我有一个 10M 记录的数据集，其中第一步是清理数据并使数据集中的单词长度小于 400（如果有）。可以在不使用 numba /dask 或其他多处理库的情况下以原始形式更快地完成这项工作吗？

from cleantext import clean
def func_vect(val):
    temp=clean(val,no_line_breaks=True,no_urls=True,no_emails=True,lower=True).split()

    if len(temp)<=400:
        return " ".join(u for u in temp if len(u)<=15)

    else:
        return " ".join(u for u in temp[:175]+temp[-175:] if len(u)<=15)

ufunc_vec=np.vectorize(func_vect,otypes=[str])

【问题讨论】：

为什么不使用 np.select(condition, choice) 作为 if else 条件。
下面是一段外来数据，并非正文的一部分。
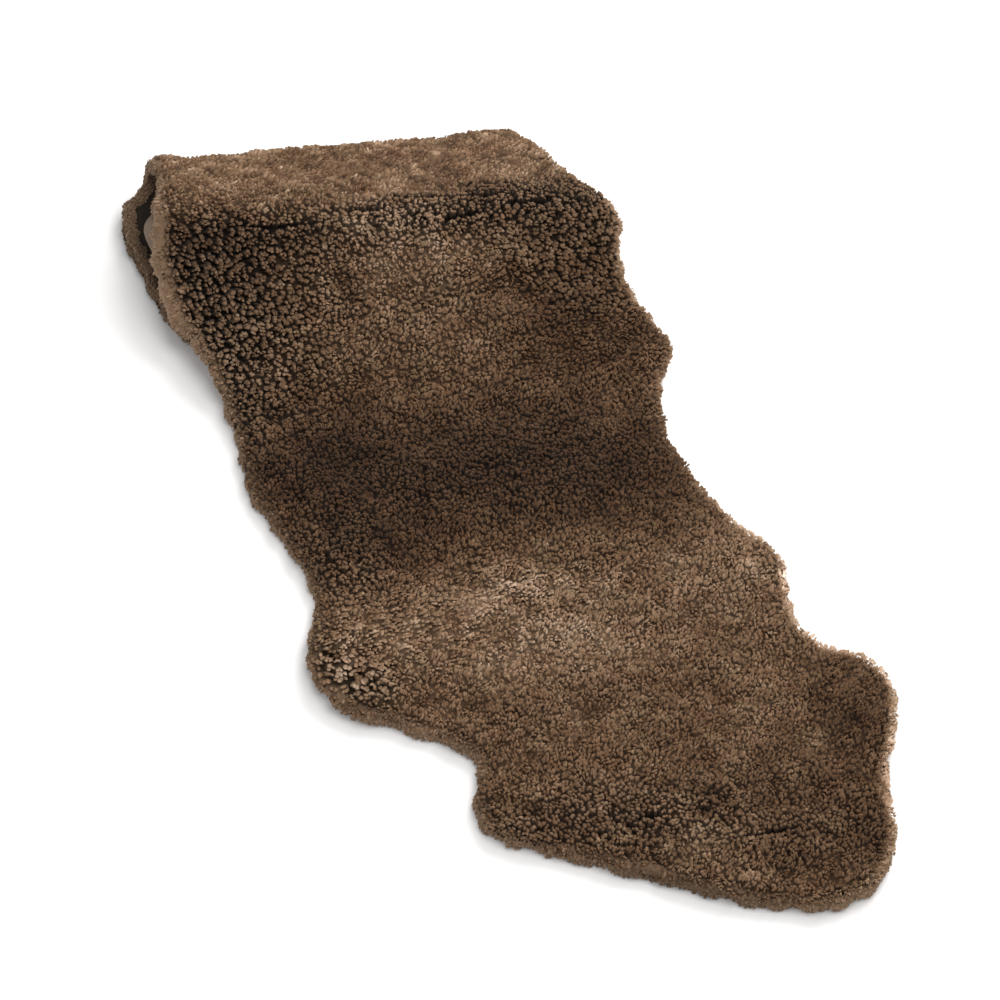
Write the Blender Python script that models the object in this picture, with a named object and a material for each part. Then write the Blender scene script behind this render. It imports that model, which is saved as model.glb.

它应该加快速度
能举个例子吗？我尝试了 np.select 但在 else 条件下我将不得不将文本拆分两次，对吗？
很难在没有数据的情况下为您提供代码。但我们的想法是丢失循环并使用 numpy 对其进行优化。
请勿使用np.vectorize 以加快代码速度。在pandas 中，字符串值作为 Python 字符串存储在对象 dtype Series 中。 pandas 确实有将字符串方法应用于系列的方法。 numpy 不会对字符串做任何快速或花哨的事情。

标签： python python-3.x pandas numpy

【解决方案1】：

这可能有效：

df['truncated_string'] = df['string'].str[:400]

【讨论】：

我想先清理文本，然后获取前 175 个单词和最后 175 个单词，然后加入它们并将其作为输入提供给 ML 模型。
柱子不能清洗是有原因的吗？ df['clean_string'] = df['dirty_string'].appy(cleaning_func) 之类的东西？
为了减少计算时间，我制作了一个函数。 Apply 也适用于上述情况，但需要更多时间。